Available data:

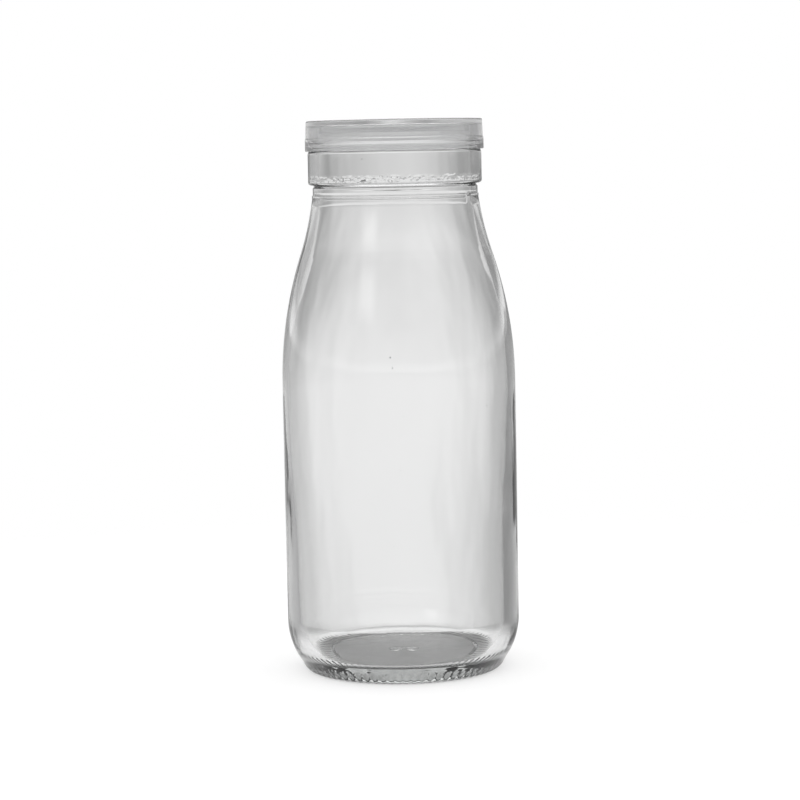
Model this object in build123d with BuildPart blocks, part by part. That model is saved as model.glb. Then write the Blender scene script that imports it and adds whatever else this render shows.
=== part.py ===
from build123d import *
import os
from math import cos, radians, sin, tan

# A small glass milk bottle with a snap lid of plastic.
# The bottle is one piece of blown glass and the lid one piece of moulded plastic: two separate nodes.
# Millimetres, +Z up. The origin is on the axis, at the plane the bottle stands on.
# A point of an outline is (radius, height).

# Bottle, outside, from the base up
body_radius = 31.0
knurl_height = 0.2  # how far the bearing knurls stand proud of the glass
corner_radius = 2.2  # tight corner between heel and bearing ring
heel_radius = 19.3
heel_turn = 41.7  # degrees of the large heel arc
body_top = 76.75  # where the straight body meets the shoulder
shoulder_radius = 108.0
shoulder_turn = 18.4  # degrees, from vertical to the steepest slope
neck_radius = 84.0  # the hollow sweep between shoulder and collar
neck_turn = 10.4
collar_radius = 21.8
collar_bottom = 126.6
collar_top = 128.5
ridge_radius = 22.05  # thin ridge left by the neck ring mould
ridge_height = 0.6
ridge_gap = 0.1  # between the ridge's top edge and the collar's foot
finish_radius = 22.95  # the plain band below the lid
finish_bottom = 129.4
finish_top = 138.25
notch_radius = 21.3  # groove between collar and finish band
groove_radius = 21.9  # undercut that the lid snaps into
groove_top = 140.5
rim_radius = 22.3
rim_bottom = 141.0
glass_top = 144.7

# Bottle, inside
floor_height = 5.0
floor_radius = 22.9  # flat part of the inner floor
inner_corner_radius = 2.5  # tight bend between floor and inner heel
inner_corner_turn = 57.0
inner_heel_radius = 15.0  # keeps the wall round the heel nearly even
inner_taper = 1.5  # degrees, the wall thins towards the shoulder
inner_wall_top = 74.0  # where the inner wall starts to curve in
inner_shoulder_radius = 106.0
inner_slope = 18.0  # degrees from vertical, where the inner shoulder is steepest
throat_sweep = 86.0  # radius of the hollow sweep between inner shoulder and throat
throat_turn = 10.0  # degrees of that sweep
bore_sweep = 27.0  # radius of the bend from the sweep into the upright bore
bore_radius = 20.3
bore_start = 129.0

# Bottle, rounding of the outline's corners
ridge_soft = 0.1
ridge_edge_soft = 0.05
collar_soft = 0.15
notch_soft = 0.12
band_soft = 0.8
groove_foot_soft = 0.2
groove_edge_soft = 0.2
rim_soft = 0.3
lip_soft = 0.6

# Base, underside
bearing_inner = 20.0  # inner edge of the bearing ring
recess_soft = 0.3
push_up = 1.0  # height of the flat underside inside the ring
knurl_count = 76
knurl_share = 0.5  # share of the pitch that a bar takes
knurl_inner = 20.6
knurl_turn = 2.5  # degrees that a bar follows the heel arc
knurl_root = 0.4  # depth of a bar's root inside the glass
mark_radius = 1.7
mark_line = 0.35
mark_height = 0.4
mark_spacing = 4.6
mark_offset = 2.4  # towards the front
mark_dot = 0.4

# Lid
lid_top = 146.1
lid_radius = 23.3
lid_gap = 0.1  # between the bottle's lip and the lid's ceiling
lid_seat = glass_top + lid_gap  # underside of the top plate
lid_bead_radius = 23.6
lid_bead_top = 141.3
lid_bottom = 138.1
skirt_flare = 0.15
skirt_inner = 22.7
snap_radius = 22.42  # inside of the snap bead, just clear of the rim
snap_middle = 139.6
snap_half_height = 0.9
plug_radius = 20.0  # seal lip that dips into the bore
plug_wall = 0.9
plug_taper = 0.15
plug_depth = 2.2
panel_radius = 19.5  # shallow recess in the lid's top
panel_depth = 0.3
gate_radius = 1.1  # the moulding gate's nub at the centre
gate_height = 0.2
gate_taper = 30.0  # degrees

# Lid, rounding of the outline's corners
lid_edge_soft = 0.35
bead_soft = 0.3
skirt_foot_soft = 0.35
skirt_lip_soft = 0.25
ceiling_soft = 0.3
plug_outer_soft = 0.3
plug_inner_soft = 0.2
panel_soft = 0.2

# The heel arc ends where the corner arc starts, and the corner arc ends flat on the bearing ring.
heel_top = knurl_height + corner_radius + (heel_radius - corner_radius) * sin(radians(heel_turn))
corner_centre = (
    body_radius - heel_radius + (heel_radius - corner_radius) * cos(radians(heel_turn)),
    knurl_height + corner_radius,
)
heel_centre = (body_radius - heel_radius, heel_top)


def around(centre, radius, angle):
    """The point at that radius and angle, in degrees from +radius towards +height, from a centre."""
    return (centre[0] + radius * cos(radians(angle)), centre[1] + radius * sin(radians(angle)))


def nearest(sketch, point):
    """The sketch's vertex nearest to an outline point."""
    return sketch.vertices().sort_by_distance((point[0], point[1], 0))[0]


# Knurl: one short bar that follows the bearing edge round its corner and a little way up the heel
with BuildPart() as knurl:
    with BuildSketch(Plane.XZ):
        with BuildLine():
            foot = Line((knurl_inner, 0), (corner_centre[0], 0))
            CenterArc(corner_centre, corner_radius + knurl_height, -90, 90 - heel_turn)
            rise = CenterArc(heel_centre, heel_radius + knurl_height, -heel_turn, knurl_turn)
            Polyline(
                rise @ 1,
                around(heel_centre, heel_radius - knurl_root, knurl_turn - heel_turn),
                around(corner_centre, corner_radius - knurl_root, -heel_turn),
                (corner_centre[0], knurl_height + knurl_root),
                (knurl_inner, knurl_height + knurl_root),
                foot @ 0,
            )
        make_face()
    revolve(axis=Axis.Z, revolution_arc=360 / knurl_count * knurl_share)


# Bottle: one turned wall of glass, closed at the base and open at the mouth
with BuildPart() as glass_bottle:
    with BuildSketch(Plane.XZ) as wall:
        with BuildLine():
            # outside: bearing ring, heel, body, shoulder, neck
            corner = JernArc(
                start=(corner_centre[0], knurl_height),
                tangent=(1, 0),
                radius=corner_radius,
                arc_size=90 - heel_turn,
            )
            heel = JernArc(start=corner @ 1, tangent=corner % 1, radius=heel_radius, arc_size=heel_turn)
            body = Line(heel @ 1, (body_radius, body_top))
            shoulder = JernArc(
                start=body @ 1, tangent=(0, 1), radius=shoulder_radius, arc_size=shoulder_turn
            )
            neck = JernArc(
                start=shoulder @ 1, tangent=shoulder % 1, radius=neck_radius, arc_size=-neck_turn
            )
            # ridge, collar, notch, finish band, snap groove and rim
            collar_foot = (collar_radius, collar_bottom)
            collar_edge = (collar_radius, collar_top)
            notch_bottom = (notch_radius, (collar_top + finish_bottom) / 2)
            band_foot = (finish_radius, finish_bottom)
            band_edge = (finish_radius, finish_top)
            groove_foot = (groove_radius, finish_top)
            groove_edge = (groove_radius, groove_top)
            rim_foot = (rim_radius, rim_bottom)
            lip_edge = (rim_radius, glass_top)
            mouth_edge = (bore_radius, glass_top)
            ridge_foot = (ridge_radius, collar_bottom - ridge_height)
            ridge_edge = (ridge_radius, collar_bottom - ridge_gap)
            Polyline(
                neck @ 1,
                ridge_foot,
                ridge_edge,
                collar_foot,
                collar_edge,
                notch_bottom,
                band_foot,
                band_edge,
                groove_foot,
                groove_edge,
                rim_foot,
                lip_edge,
                mouth_edge,
                (bore_radius, bore_start),
            )
            # inside: floor, heel, wall, shoulder and throat
            floor = Line((0, floor_height), (floor_radius, floor_height))
            inner_corner = JernArc(
                start=floor @ 1,
                tangent=(1, 0),
                radius=inner_corner_radius,
                arc_size=inner_corner_turn,
            )
            inner_heel = JernArc(
                start=inner_corner @ 1,
                tangent=inner_corner % 1,
                radius=inner_heel_radius,
                arc_size=90 - inner_taper - inner_corner_turn,
            )
            wall_rise = inner_wall_top - (inner_heel @ 1).Y
            inner_wall = Line(
                inner_heel @ 1, inner_heel @ 1 + Vector(wall_rise * tan(radians(inner_taper)), wall_rise)
            )
            inner_shoulder = JernArc(
                start=inner_wall @ 1,
                tangent=inner_wall % 1,
                radius=inner_shoulder_radius,
                arc_size=inner_taper + inner_slope,
            )
            throat = JernArc(
                start=inner_shoulder @ 1,
                tangent=inner_shoulder % 1,
                radius=throat_sweep,
                arc_size=-throat_turn,
            )
            bore_foot = JernArc(
                start=throat @ 1,
                tangent=throat % 1,
                radius=bore_sweep,
                arc_size=throat_turn - inner_slope,
            )
            Line(bore_foot @ 1, (bore_radius, bore_start))
            # underside: bearing ring, step that slopes at 45 degrees, and flat recess
            ring_edge = (bearing_inner, knurl_height)
            recess_edge = (bearing_inner - (push_up - knurl_height), push_up)
            Polyline(corner @ 0, ring_edge, recess_edge, (0, push_up), (0, floor_height))
        make_face()
        soft_corners = [
            (ring_edge, recess_soft),
            (recess_edge, recess_soft),
            (ridge_foot, ridge_soft),
            (ridge_edge, ridge_edge_soft),
            (collar_edge, collar_soft),
            (notch_bottom, notch_soft),
            (band_foot, band_soft),
            (band_edge, band_soft),
            (groove_foot, groove_foot_soft),
            (groove_edge, groove_edge_soft),
            (rim_foot, rim_soft),
            (lip_edge, lip_soft),
            (mouth_edge, lip_soft),
        ]
        for point, radius in soft_corners:
            fillet(nearest(wall.sketch_local, point), radius)
    revolve(axis=Axis.Z)

    # Knurls round the bearing edge
    with PolarLocations(0, knurl_count):
        add(knurl.part)

    # Two plain roundels under the base: a ring round a dot, and a ring round three dots
    mark_plane = Plane.XY.offset(push_up - mark_height)
    with BuildSketch(mark_plane):
        with Locations((-mark_spacing / 2, -mark_offset), (mark_spacing / 2, -mark_offset)):
            Circle(mark_radius)
            Circle(mark_radius - mark_line, mode=Mode.SUBTRACT)
        with Locations((mark_spacing / 2, -mark_offset)):
            Circle(mark_dot)
        with Locations((-mark_spacing / 2, -mark_offset)):
            with PolarLocations(mark_radius / 2 - mark_line / 2, 3):
                Circle(mark_dot / 2)
    extrude(amount=2 * mark_height)

glass_bottle.part.label = "glass_bottle"


# Lid: a turned cap with a seal lip inside, a snap bead low in the skirt and a sunk panel on top
with BuildPart() as snap_lid:
    with BuildSketch(Plane.XZ) as cap:
        with BuildLine():
            top_edge = (lid_radius, lid_top)
            bead_top = (lid_bead_radius, lid_bead_top)
            skirt_foot = (lid_bead_radius, lid_bottom)
            skirt_lip = (skirt_inner, lid_bottom)
            ceiling_edge = (skirt_inner, lid_seat)
            plug_foot = (plug_radius - plug_taper, lid_seat - plug_depth)
            plug_inner_foot = (plug_radius - plug_wall, lid_seat - plug_depth)
            panel_edge = (panel_radius, lid_top)
            Polyline(
                (0, lid_top - panel_depth),
                (panel_radius - panel_depth, lid_top - panel_depth),
                panel_edge,
                top_edge,
                (lid_radius + skirt_flare, lid_bead_top + skirt_flare),
                bead_top,
                skirt_foot,
                skirt_lip,
                (skirt_inner, snap_middle - snap_half_height),
            )
            ThreePointArc(
                (skirt_inner, snap_middle - snap_half_height),
                (snap_radius, snap_middle),
                (skirt_inner, snap_middle + snap_half_height),
            )
            Polyline(
                (skirt_inner, snap_middle + snap_half_height),
                ceiling_edge,
                (plug_radius, lid_seat),
                plug_foot,
                plug_inner_foot,
                (plug_radius - plug_wall, lid_seat),
                (0, lid_seat),
                (0, lid_top - panel_depth),
            )
        make_face()
        soft_corners = [
            (top_edge, lid_edge_soft),
            (bead_top, bead_soft),
            (skirt_foot, skirt_foot_soft),
            (skirt_lip, skirt_lip_soft),
            (ceiling_edge, ceiling_soft),
            (plug_foot, plug_outer_soft),
            (plug_inner_foot, plug_inner_soft),
            (panel_edge, panel_soft),
        ]
        for point, radius in soft_corners:
            fillet(nearest(cap.sketch_local, point), radius)
    revolve(axis=Axis.Z)

    # the gate's nub
    with BuildSketch(Plane.XY.offset(lid_top - panel_depth)):
        Circle(gate_radius)
    extrude(amount=gate_height, taper=gate_taper)

snap_lid.part.label = "snap_lid"


os.makedirs("parts", exist_ok=True)
for piece in (glass_bottle.part, snap_lid.part):
    export_step(piece, f"parts/{piece.label}.step")
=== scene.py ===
from math import acos, atan2, copysign, cos, degrees, hypot, pi, radians, sin, sqrt, tan

import bmesh
import bpy
import numpy as np
from mathutils import Matrix, Vector


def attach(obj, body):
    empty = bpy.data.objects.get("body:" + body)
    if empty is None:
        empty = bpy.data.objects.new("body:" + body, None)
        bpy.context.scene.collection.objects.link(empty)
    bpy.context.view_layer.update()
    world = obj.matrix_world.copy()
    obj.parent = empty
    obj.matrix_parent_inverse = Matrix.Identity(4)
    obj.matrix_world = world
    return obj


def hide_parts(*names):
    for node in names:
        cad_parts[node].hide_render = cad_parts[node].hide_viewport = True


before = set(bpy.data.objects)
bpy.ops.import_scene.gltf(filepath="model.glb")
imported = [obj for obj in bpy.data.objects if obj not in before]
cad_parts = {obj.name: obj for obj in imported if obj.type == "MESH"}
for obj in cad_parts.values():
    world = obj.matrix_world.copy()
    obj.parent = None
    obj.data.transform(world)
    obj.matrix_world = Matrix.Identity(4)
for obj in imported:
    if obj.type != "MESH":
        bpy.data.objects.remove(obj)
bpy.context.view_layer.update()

# A small glass milk bottle with a plastic snap lid, in a high-key studio.
# Outlines are drawn in millimetres as (radius, height); everything in the scene is in metres, +Z up.
# The camera looks from the front, along +Y.
MM = 0.001
SUPPORT = 0.2  # mm, from a straight stretch's end to its support point

# Bottle, outside
BODY_RADIUS = 31.0
KNURL_HEIGHT = 0.2
CORNER_RADIUS = 2.2
HEEL_RADIUS = 19.3
HEEL_TURN = 41.7
BODY_TOP = 76.75
SHOULDER_RADIUS = 108.0
SHOULDER_TURN = 18.4
NECK_RADIUS = 84.0
NECK_TURN = 10.4
COLLAR_RADIUS = 21.8
COLLAR_BOTTOM = 126.6
COLLAR_TOP = 128.5
RIDGE_RADIUS = 22.05
RIDGE_HEIGHT = 0.6
RIDGE_GAP = 0.1
FINISH_RADIUS = 22.95
FINISH_BOTTOM = 129.4
FINISH_TOP = 138.25
NOTCH_RADIUS = 21.3
GROOVE_RADIUS = 21.9
GROOVE_TOP = 140.5
RIM_RADIUS = 22.3
RIM_BOTTOM = 141.0
GLASS_TOP = 144.7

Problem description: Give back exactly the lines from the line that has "# the gate's nub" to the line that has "obj.matrix_world = Matrix.Identity(4)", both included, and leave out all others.

Expected output:
    # the gate's nub
    with BuildSketch(Plane.XY.offset(lid_top - panel_depth)):
        Circle(gate_radius)
    extrude(amount=gate_height, taper=gate_taper)

snap_lid.part.label = "snap_lid"


os.makedirs("parts", exist_ok=True)
for piece in (glass_bottle.part, snap_lid.part):
    export_step(piece, f"parts/{piece.label}.step")
=== scene.py ===
from math import acos, atan2, copysign, cos, degrees, hypot, pi, radians, sin, sqrt, tan

import bmesh
import bpy
import numpy as np
from mathutils import Matrix, Vector


def attach(obj, body):
    empty = bpy.data.objects.get("body:" + body)
    if empty is None:
        empty = bpy.data.objects.new("body:" + body, None)
        bpy.context.scene.collection.objects.link(empty)
    bpy.context.view_layer.update()
    world = obj.matrix_world.copy()
    obj.parent = empty
    obj.matrix_parent_inverse = Matrix.Identity(4)
    obj.matrix_world = world
    return obj


def hide_parts(*names):
    for node in names:
        cad_parts[node].hide_render = cad_parts[node].hide_viewport = True


before = set(bpy.data.objects)
bpy.ops.import_scene.gltf(filepath="model.glb")
imported = [obj for obj in bpy.data.objects if obj not in before]
cad_parts = {obj.name: obj for obj in imported if obj.type == "MESH"}
for obj in cad_parts.values():
    world = obj.matrix_world.copy()
    obj.parent = None
    obj.data.transform(world)
    obj.matrix_world = Matrix.Identity(4)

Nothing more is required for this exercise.